The study shows that paying attention when you eat unhealthy food – savoring the sweets or salty snacks – will make you feel satisfied sooner. In one study, people who counted the number of times they swallowed while eating an unhealthy snack felt full sooner than those who didn’t.
“Consumers can ‘save’ their self-control resources by not monitoring consumption of the most healthy of foods – in other words, they can keep on eating the broccoli or carrots if they don’t want to think about quantity control,” Haws explains.
Observing a supersized world
Another area Haws is studying centers on the concept of “supersizing” – pricing structures that reward consumers for buying more. The fast-food industry is the most prevalent user of this strategy, but evidence shows it can also work for healthy foods such as baby carrots. “People were more likely to buy a larger bag of carrots if it were more of a bargain,” she explains. “There are trade-offs between thrift and health that lead you to scrap your health goal because you’re accomplishing another goal: saving money.”
Haws found that the pricing strategies lead to greater purchase and consumption – the bigger the discount for purchasing a large quantity, the greater the chance that a consumer will purchase the larger quantity, regardless of the potential health impacts.
Haws calls this “nonlinear pricing.” Specifically, as the quantity of the product increases, so does the discount per unit. But instead of sharing the larger quantity, the purchaser generally consumes the entire larger quantity – which is typically not the best choice for either the wallet or the waistline.

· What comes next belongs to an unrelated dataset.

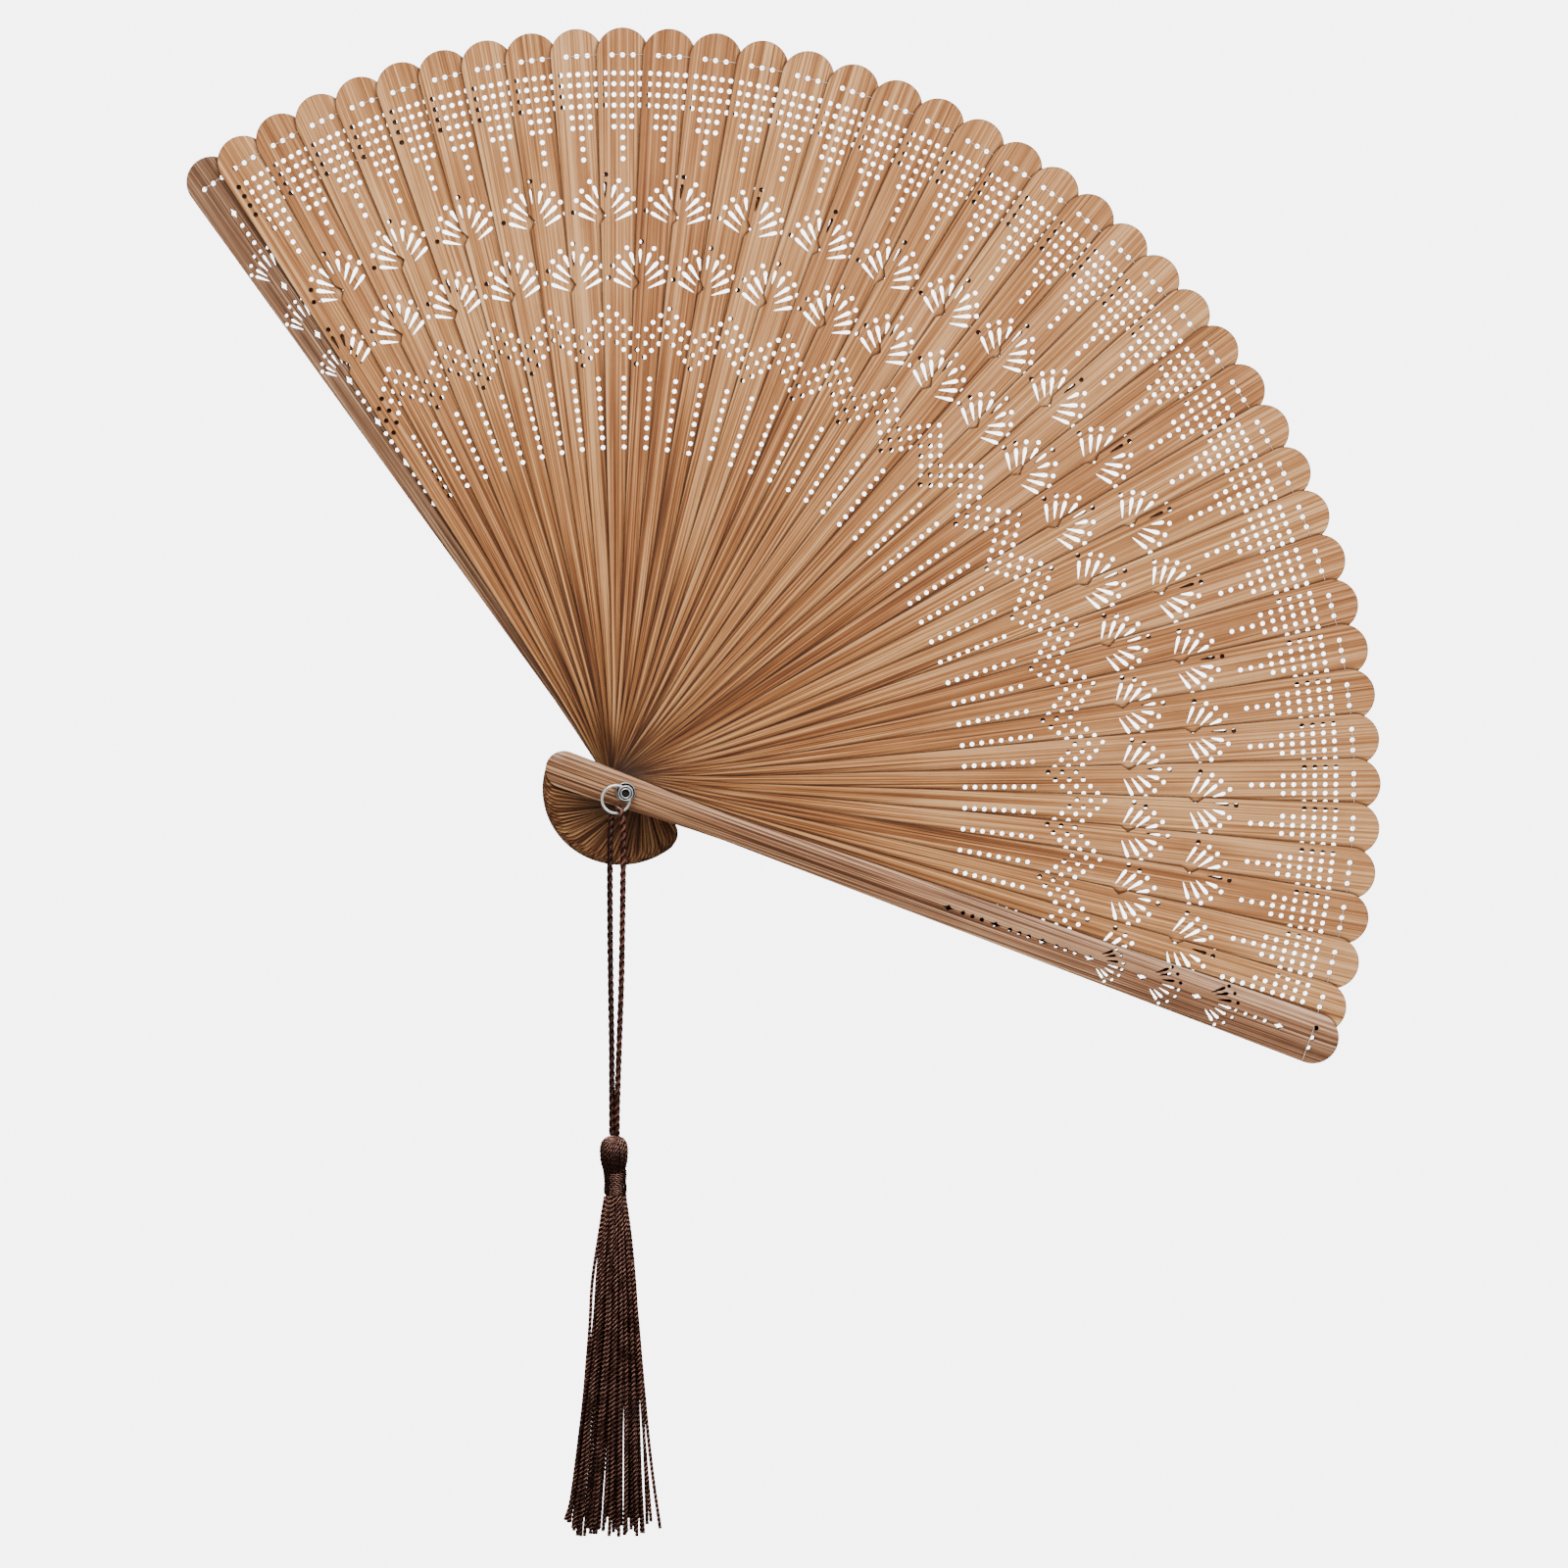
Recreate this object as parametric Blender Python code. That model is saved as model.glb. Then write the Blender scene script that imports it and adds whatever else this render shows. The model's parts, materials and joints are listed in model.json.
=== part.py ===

An example of a reaction regulators and policy makers have taken is a ban in New York on large-sized soft drinks sold by restaurants. Soft drinks can now only be sold in 16-ounce or smaller containers – although consumers can purchase multiple containers if they choose.
“While consumers may seek to consume food in moderation to achieve a goal of being healthy,” Haws explains, “financially, they may also desire to obtain good value for their money,” – a prime example of the battle between the brain and the belly.